Isaac Herzog tells Arab media he hopes for a regional deal

Opposition leader says he sacrificed political position for chance of peace with Palestinians, doubts Trump’s plans for quick solution to conflict

Opposition Leader Isaac Herzog attends a faction meeting at the Knesset in Jerusalem on January 8, 2018. (Miriam Alster/Flash90)
Opposition Leader Isaac Herzog attends a faction meeting at the Knesset in Jerusalem on January 8, 2018. (Miriam Alster/Flash90)

Opposition Leader Isaac Herzog, in an interview published Tuesday, spoke of the changes happening in the region, his plans for peace with the Palestinians, and how he forfeited his political position in an attempt to reach a comprehensive agreement with Israel’s neighbors.

The interview was published in Elaph, a London-based independent Arabic news site, one of the most popular news sites in the Arab world.

The opposition leader said that several countries in the Middle East feel they can no longer rely on the United States or Europe to protect them against the Iranian regional threat after the 2015 nuclear deal — which he said allowed the regime’s hegemonic ambitions to move forward.

This, he maintained, created a unique opportunity for Israel.

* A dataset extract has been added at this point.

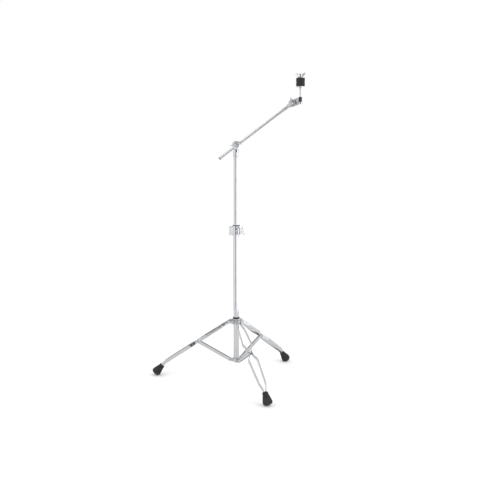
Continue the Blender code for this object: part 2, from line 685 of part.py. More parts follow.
# ---------------------------------------------------------------- boom
def make_boom():
    inner = BOOM_R - BOOM_WALL
    cap_height = 4.0
    tube_low = cap_height - BOOM_BACK
    tube_end = BOOM_FRONT - STEM_LENGTH
    along = {"rotation": (0, 90, 0), "parent": boom}
    add_ring("boom_tube", CHROME, inner, BOOM_R, tube_low, tube_end, edge=0.3, **along)
    low = tube_low - GAP
    cap = [
        (0, low + 10), (inner - GAP, low + 10), (inner - GAP, low), (BOOM_R + 0.6, low),
        (BOOM_R + 0.6, low - 2.5), (BOOM_R - 1, low - cap_height), (0, low - cap_height),
    ]
    turned(add_part("boom_end_cap", profile_mesh(cap), NYLON, **along))
    add_ring("boom_ferrule", CHROME, BOOM_R + GAP, 8.6, tube_end - 15, tube_end - 1, **along)


# ---------------------------------------------------------------- cymbal tilter
def make_cymbal_tilter():
    make_cymbal_tilter_lower()
    make_cymbal_tilter_upper()
    seat = CYMBAL_DISC + GAP
    end = -CYMBAL_DISC - 17
    bolt = [
        (0, seat + 4), (5.5, seat + 3.4), (7, seat + 0.8), (7, seat), (CYMBAL_BOLT_R, seat),
        (CYMBAL_BOLT_R, end), (0, end),
    ]
    bolt_mesh = profile_mesh(bolt)
    turned(add_part("cymbal_tilter_bolt", bolt_mesh, CHROME, rotation=(-90, 0, 0), parent=cymbal_tilt))
    boss = [(0, 13), (5.0, 13), (6.2, 11.5), (7.2, 5), (8.5, 1.5), (8.5, 0), (0, 0)]
    add_wing(
        "cymbal_tilter_wing_nut", boss, wing_outline(48, 24, 6.5, 6.5, 2), 4.2,
        bore=(CYMBAL_BOLT_R + 0.4, -5, 30), location=(0, -CYMBAL_DISC - GAP, 0), rotation=(90, 84, 0),
        parent=cymbal_tilt,
    )


def make_cymbal_tilter_lower():
    """Front ratchet disc with the stem that plugs into the boom."""
    stem_end = GAP - STEM_LENGTH
    disc = cylinder_mesh(DISC_R, -CYMBAL_DISC, -GAP / 2, "Y", COLLAR_ROUND)
    lower = add_part("cymbal_tilter_lower", disc, CHROME, parent=cymbal_tilt)
    bevel(lower, 1.0, angle=60)
    along_boom = frame_at("cymbal_tilter_stem_frame", (0, 0, 0), (0, -BOOM_SLOPE, 0), cymbal_tilt)
    stem = add_cutter("cymbal_tilter_stem", cylinder_mesh(7.5, stem_end, -18.5, "X"), parent=along_boom)
    web_box = box_mesh((-24, 0.6 - CYMBAL_DISC, -8.5), (-4, -GAP / 2 - 0.1, 8.5))
    web = add_cutter("cymbal_tilter_web", web_box, parent=along_boom)
    bevel(web, 1.5)
    spigot_mesh = cylinder_mesh(BOOM_R - BOOM_WALL - GAP, stem_end - 18, stem_end + 3, "X", SMALL_ROUND)
    spigot = add_cutter("cymbal_tilter_spigot", spigot_mesh, parent=along_boom)
    for piece in (stem, web, spigot):
        boolean(lower, piece, "UNION")
    hole = cylinder_mesh(CYMBAL_BOLT_R + 0.4, -20, 20, "Y", SMALL_ROUND)
    boolean(lower, add_cutter("cymbal_tilter_lower_hole", hole, parent=cymbal_tilt))


def make_cymbal_tilter_upper():
    """Rear ratchet disc with the arm, whose cup holds the socket of the cymbal rod."""
    disc = cylinder_mesh(DISC_R, GAP / 2, CYMBAL_DISC, "Y", COLLAR_ROUND)
    upper = add_part("cymbal_tilter_upper", disc, CHROME, parent=cymbal_tilt)
    bevel(upper, 1.0, angle=60)
    arm = [
        (0, -15), (10, -13.5), (ROD_OUT - 2, -5), (ROD_OUT + 6, 2), (ROD_OUT + 6, 4), (ROD_OUT - 8, 4),
        (ROD_OUT - 9, 22), (ROD_OUT - 11, 23), (16, 23), (12, 20), (6, 15), (0, 12),
    ]
    arm_plate = plate_mesh(arm, 0.5 - CYMBAL_DISC, -GAP / 2 - 0.1)
    arm_cutter = add_cutter("cymbal_tilter_arm", arm_plate, rotation=(90, 0, 0), parent=cymbal_tilt)
    rod_axis = frame_at("cymbal_rod_axis", (ROD_OUT, 0, 0), parent=cymbal_tilt)
    cup = add_cutter("cymbal_tilter_cup", cylinder_mesh(9.5, -6, 5), parent=rod_axis)
    bevel(cup, 0.8, angle=60)
    for piece in (arm_cutter, cup):
        boolean(upper, piece, "UNION")
    socket_room = cylinder_mesh(SOCKET_R + GAP, SOCKET_LOW - GAP, 50)
    boolean(upper, add_cutter("cymbal_tilter_socket_room", socket_room, parent=rod_axis))
    spigot_room = cylinder_mesh(SPIGOT_R + GAP, SPIGOT_LOW - GAP, 40)
    boolean(upper, add_cutter("cymbal_tilter_spigot_room", spigot_room, parent=rod_axis))
    hole = cylinder_mesh(CYMBAL_BOLT_R + 0.4, -5, 20, "Y", SMALL_ROUND)
    boolean(upper, add_cutter("cymbal_tilter_upper_hole", hole, parent=cymbal_tilt))
    make_cymbal_post(rod_axis)


def make_cymbal_post(post):
    """The rod and everything threaded on it, on one vertical axis."""
    rod_base = SOCKET_LOW + 3.5
    up = WASHER_Z - TILT_Z - BOOM_FRONT * sind(BOOM_SLOPE)
    hole = ROD_R + GAP
    inside = rod_base - GAP
    socket = [
        (0, inside), (hole, inside), (hole, SOCKET_TOP), (SOCKET_R - 1, SOCKET_TOP),
        (SOCKET_R, SOCKET_TOP - 1), (SOCKET_R, SOCKET_LOW), (SPIGOT_R, SOCKET_LOW), (SPIGOT_R, SPIGOT_LOW),
        (0, SPIGOT_LOW),
    ]
    turned(add_part("rod_socket", profile_mesh(socket), NYLON, parent=post))

    washer_h = 6.5
    felts_low = up + washer_h + GAP
    felts_top = felts_low + 2 * FELT_HEIGHT + GAP
    rod_top = felts_top + 15
    shoulder = up - GAP
    rod = [
        (0, rod_top), (ROD_R - 1, rod_top), (ROD_R, rod_top - 1.5), (ROD_R, shoulder), (5.6, shoulder),
        (5.6, shoulder - 2), (ROD_R, shoulder - 3), (ROD_R, rod_base), (0, rod_base),
    ]
    turned(add_part("cymbal_rod", profile_mesh(rod), CHROME, parent=post))
    cup = [
        (15.5, up + washer_h), (18.5, up + washer_h - 1.2), (18.0, up + 3.5), (11, up + 0.8), (7, up),
        (hole, up), (hole, up + washer_h),
    ]
    turned(add_part("seat_washer", profile_mesh(cup, closed=True), CHROME, parent=post))
    sleeve_r = ROD_R + GAP + 1.5
    add_ring("cymbal_sleeve", NYLON, hole, sleeve_r, felts_low, felts_top - 1.5, edge=0.3, parent=post)
    for name, low in (("lower_felt", felts_low), ("upper_felt", felts_low + FELT_HEIGHT + GAP)):
        add_ring(name, FELT, sleeve_r + GAP, FELT_R, low, low + FELT_HEIGHT, edge=1.6, parent=post)
    boss = [(0, 17), (6.2, 17), (7.4, 15.5), (8.2, 6), (11.5, 3), (11.5, 0), (0, 0)]
    add_wing(
        "cymbal_wing_nut", boss, wing_outline(46, 21, 6.5, 9.0, 3, dip=0.72), 4.6, bore=(hole, -5, 30),
        location=(0, 0, felts_top + GAP), rotation=(0, 0, -15), parent=post,
    )


make_base_tube()
make_tripod()
make_height_clamp()
make_upper_tube()
make_tilter_base()
make_tilter_head()
make_boom()
make_cymbal_tilter()
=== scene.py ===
"""Looks of the boom cymbal stand: fine chromed, nylon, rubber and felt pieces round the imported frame.

Shapes are made in millimetres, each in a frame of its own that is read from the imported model, and
dress() turns them into metres and hands them to the CAD node that they stand for.
"""

import json
import math

import bmesh
import bpy
from mathutils import Matrix, Vector


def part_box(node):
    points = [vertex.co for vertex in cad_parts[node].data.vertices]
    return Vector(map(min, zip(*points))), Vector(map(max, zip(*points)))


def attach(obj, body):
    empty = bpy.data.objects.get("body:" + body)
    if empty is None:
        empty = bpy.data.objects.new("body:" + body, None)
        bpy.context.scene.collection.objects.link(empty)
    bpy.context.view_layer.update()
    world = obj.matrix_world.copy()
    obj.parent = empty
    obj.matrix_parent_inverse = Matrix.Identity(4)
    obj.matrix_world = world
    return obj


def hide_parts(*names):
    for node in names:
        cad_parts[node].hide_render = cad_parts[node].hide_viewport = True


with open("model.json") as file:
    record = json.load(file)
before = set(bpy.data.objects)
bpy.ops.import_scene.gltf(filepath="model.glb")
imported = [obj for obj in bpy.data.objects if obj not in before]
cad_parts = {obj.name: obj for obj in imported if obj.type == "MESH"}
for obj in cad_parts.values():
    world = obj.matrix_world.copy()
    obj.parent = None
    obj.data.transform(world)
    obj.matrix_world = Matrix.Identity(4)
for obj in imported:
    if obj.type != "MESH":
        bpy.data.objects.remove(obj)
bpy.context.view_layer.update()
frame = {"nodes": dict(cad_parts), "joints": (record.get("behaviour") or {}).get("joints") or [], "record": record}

MM = 0.001
GAP = 0.3                       # clearance that the solids keep between touching pieces
FINE = 72                       # steps round a turned piece that is easily seen
SMALL = 40                      # steps round a bolt, a pin or a small nut
SHARP = math.radians(38)        # edges sharper than this aren't shaded over

# tubes and rods (radii)
BASE_TUBE_R, UPPER_TUBE_R, TUBE_WALL = 12.7, 11.1, 1.2
BOOM_R, BOOM_WALL = 6.35, 1.0
ROD_R = 4.0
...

“At this moment there is a new situation where several states have begun seeking a regional partner in order to stop Iran,” Herzog said. “These states have stopped believing in the global powers because they sold them out to Iran. These states view Israel as their sole partner who can help them.”

He said that many of Israel’s neighbors also share its desire to stop Islamist extremism, including Egypt, Jordan, Saudia Arabia, United Arab Emirates, Morocco, Bahrain, Kuwait and Oman. This created an opening for the possibility of closer relationships between the Jewish state and surrounding countries.

Members of the ‘This is Bahrain’ group during a visit to Israel in December 2017. (Screen capture: Hadashot TV)

Herzog spoke about his attempt to bring his Zionist Union coalition into Prime Minister Benjamin Netanyahu’s government in 2016 — a move which may have ultimately led to his ouster as Labor party leader last year.

“I began discussions to join the government in 2016, which reached their peak in 2016,” he said. “”The deal was that I would take the Foreign Ministry and lead negotiations with the Palestinians and other Arab states, so that we could create a balanced coalition which would minimize the power of the settlers and extremists… While these discussions were happening I was meeting with important Arab leaders from Jordan, Egypt and the Gulf.”

He said that although the move was political suicide, he didn’t want to pass up the “golden opportunity.”

“I accept that I was prepared to sacrifice my political future, and this is what happened,” he said. “I didn’t want any more bloodshed and there was a golden opportunity and hope for the two peoples, and I still believe in this.”

Herzog has said in the past that the move fell through after Netanyahu caved to domestic political pressures.

Palestinian Authority President Mahmoud Abbas, right, meets with Zionist Union leader Isaac Herzog, at the president’s office in the West Bank city of Ramallah, August 18, 2015. (AP Photo/Nasser Nasser)

When asked whether he believes a peace deal with the Palestinians was truly possible, he said that one had to take the long-term view, and create the right conditions.

“I want us to have a true partner,” he said. Herzog noted that he had met several times with Palestinian Authority President Mahmoud Abbas and discussed the issue.

“I think that in light of the present situation and along with the regional track, it is possible to advance (peace) with gradual steps,” he said. “I do not agree with what [US President Donald] Trump thinks about an immediate solution. It is possible to make progress in stages over 10 years, by building institutions of the Palestinian state and transferring additional authority to the Palestinians in other areas in exchange for an end to incitement and full partnership.”

However, Herzog also stated that in his opinion, most Israelis and Palestinians currently did not see any hope, and negotiations were at a dead end. He warned that with no apparent path forward, unilateral moves would become the next step.